**PROBLEM DESCRIPTION:**
From the entries that follow, gather each line holding the word "metres".

**DATASET EXCERPTS:**
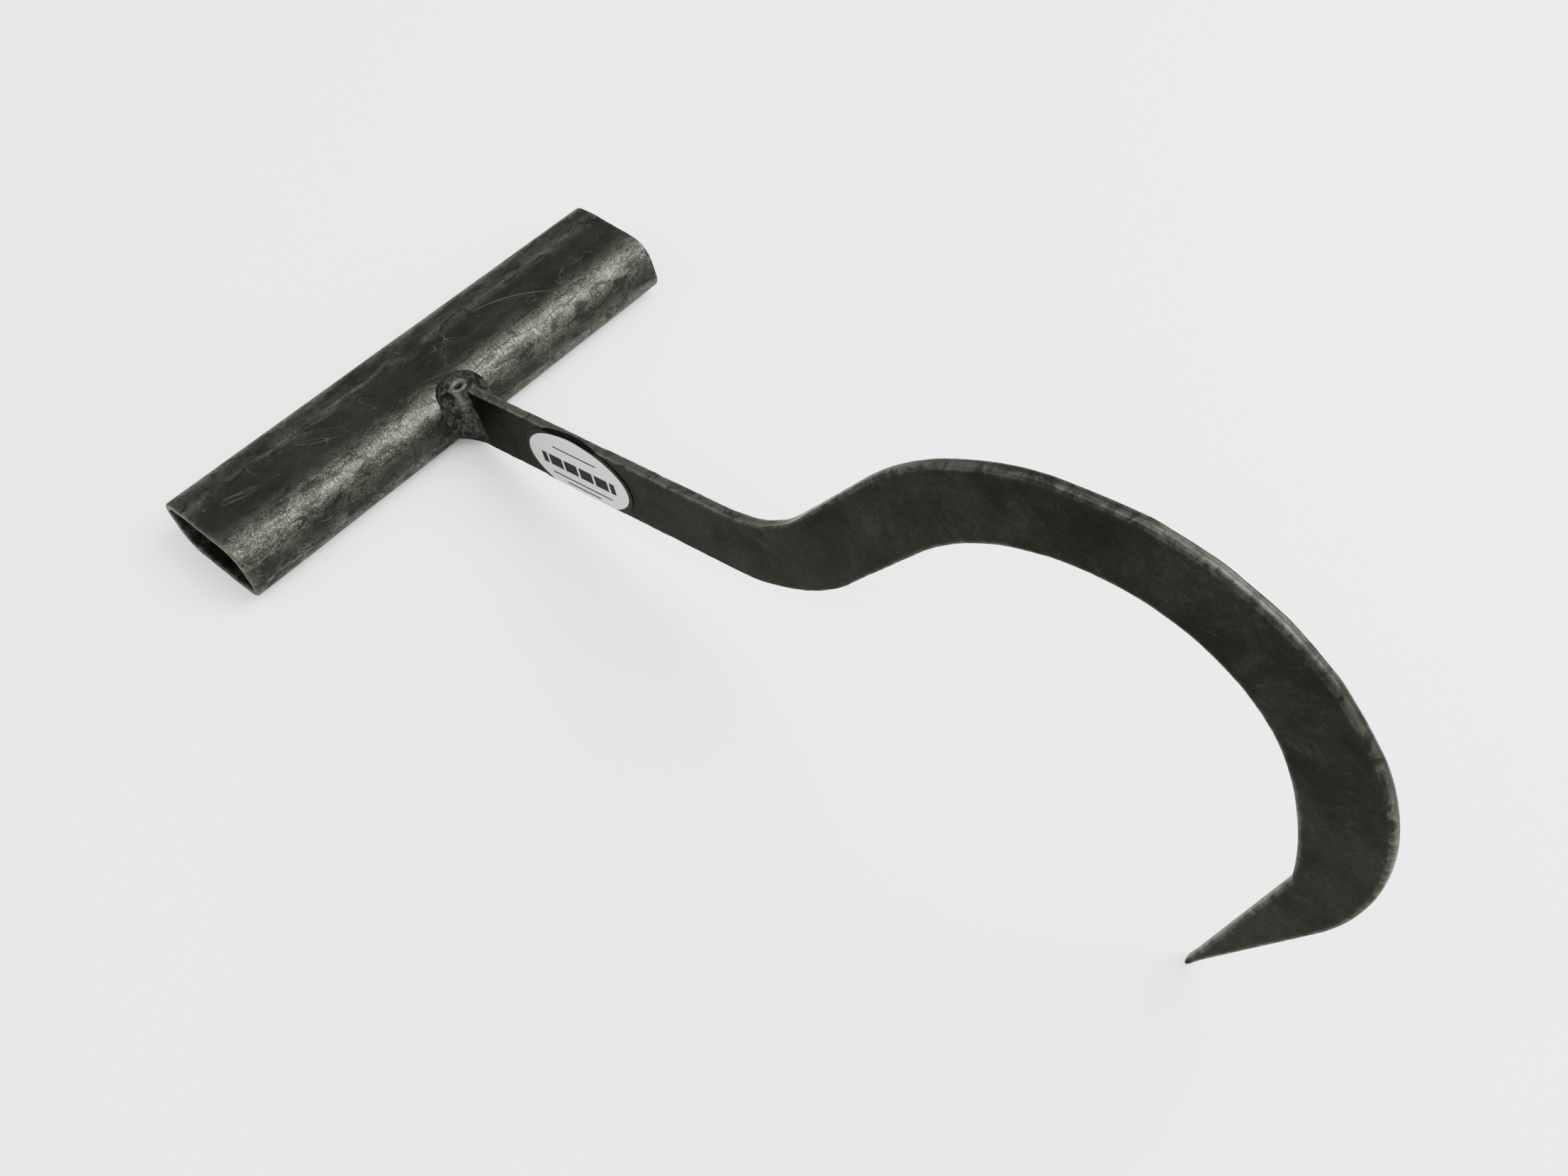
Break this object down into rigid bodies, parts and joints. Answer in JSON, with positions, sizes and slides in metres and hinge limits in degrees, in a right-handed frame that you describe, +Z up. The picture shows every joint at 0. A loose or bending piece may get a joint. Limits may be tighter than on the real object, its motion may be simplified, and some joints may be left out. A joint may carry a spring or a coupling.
{
  "type": "hand hook",
  "caption": "Steel hand hook: a flat bar bent and curled to a ground point, welded across the middle of a flattened tube that serves as a T grip.",
  "frame": {"origin": "on the bench under the middle of the tool's overall box, as it stands on the grip and the hook's point", "axes": "+X from the grip towards the hook, +Y along the grip away from the labelled face, +Z up from the bench"},
  "size_m": [0.281, 0.15, 0.1241],
  "materials": {
    "grip_steel": "tumbled dark mill scale, satin",
    "bar_steel": "forge-black scale with ground edges, satin",
    "weld_steel": "as-laid weld bead, dull",
    "label_vinyl": "silver printed film, scuffed"
  },
  "bodies": {
    "root": {"grip_tube": "grip_steel", "hook_bar": "bar_steel", "weld_near": "weld_steel", "weld_far": "weld_steel", "weld_top": "weld_steel", "weld_under": "weld_steel", "label_film": "label_vinyl"}
  },
  "joints": []
}
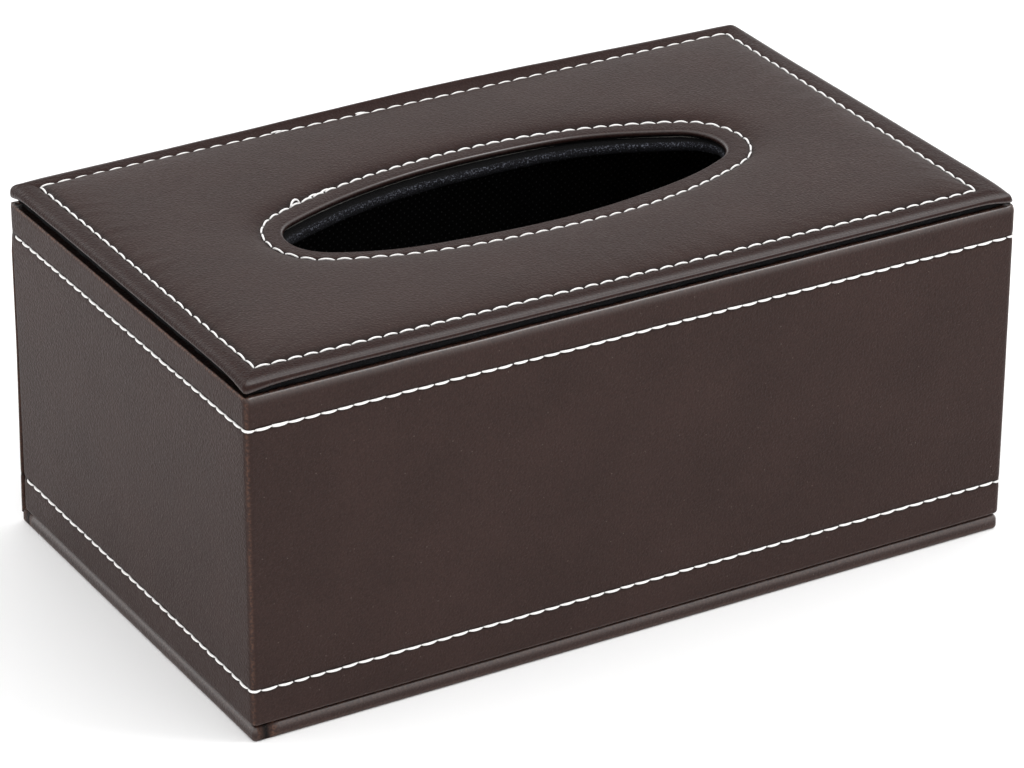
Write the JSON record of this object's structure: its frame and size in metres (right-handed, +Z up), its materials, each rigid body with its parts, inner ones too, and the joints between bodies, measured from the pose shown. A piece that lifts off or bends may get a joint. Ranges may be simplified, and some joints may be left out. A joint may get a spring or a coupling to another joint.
{
  "type": "tissue dispenser",
  "caption": "Leather-covered box that holds a pack of paper tissues and gives them out through an oval slot in its padded lid; the base is a hinged flap for refilling.",
  "frame": {"origin": "centre of the object's footprint, on the surface it stands on", "axes": "+X along the long front, +Y towards the hinge at the back, +Z up"},
  "size_m": [0.2508, 0.1549, 0.1132],
  "materials": {
    "brown_leather": "smooth dark brown imitation leather, satin",
    "white_thread": "thick white sewing thread",
    "black_felt": "black felt with light flecks",
    "black_cloth": "black non-woven cloth with a fine grid of dots",
    "fibreboard": "raw medium-density fibreboard",
    "grey_card": "grey bookbinding card",
    "foam": "soft white foam sheet",
    "steel_brads": "bright steel",
    "magnet": "dark grey ferrite bar"
  },
  "bodies": {
    "box": {"front_wall_board": "fibreboard", "back_wall_board": "fibreboard", "left_wall_board": "fibreboard", "right_wall_board": "fibreboard", "wall_brads": "steel_brads", "wall_magnets": "magnet", "side_skin": "brown_leather", "back_card": "grey_card", "back_skin": "brown_leather", "wall_lining": "black_cloth", "lid_board": "fibreboard", "lid_brads": "steel_brads", "lid_foam": "foam", "lid_skin": "brown_leather", "liner_card": "grey_card", "liner_felt": "black_felt", "lid_edge_thread": "white_thread", "slot_thread": "white_thread", "upper_band_thread": "white_thread", "lower_band_thread": "white_thread", "hinge_strip": "brown_leather"},
    "base_flap": {"base_board": "fibreboard", "base_skin": "brown_leather", "base_lining": "black_cloth", "base_magnets": "magnet"}
  },
  "joints": [
    {"name": "base_flap_hinge", "type": "hinge", "parent": "box", "child": "base_flap", "pos_m": [0, 0.07735, 0.0048], "axis": [1, 0, 0], "range_deg": [0, 179], "deforming": ["hinge_strip"]}
  ]
}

**RESULT OF THIS EXERCISE:**
Break this object down into rigid bodies, parts and joints. Answer in JSON, with positions, sizes and slides in metres and hinge limits in degrees, in a right-handed frame that you describe, +Z up. The picture shows every joint at 0. A loose or bending piece may get a joint. Limits may be tighter than on the real object, its motion may be simplified, and some joints may be left out. A joint may carry a spring or a coupling.
Write the JSON record of this object's structure: its frame and size in metres (right-handed, +Z up), its materials, each rigid body with its parts, inner ones too, and the joints between bodies, measured from the pose shown. A piece that lifts off or bends may get a joint. Ranges may be simplified, and some joints may be left out. A joint may get a spring or a coupling to another joint.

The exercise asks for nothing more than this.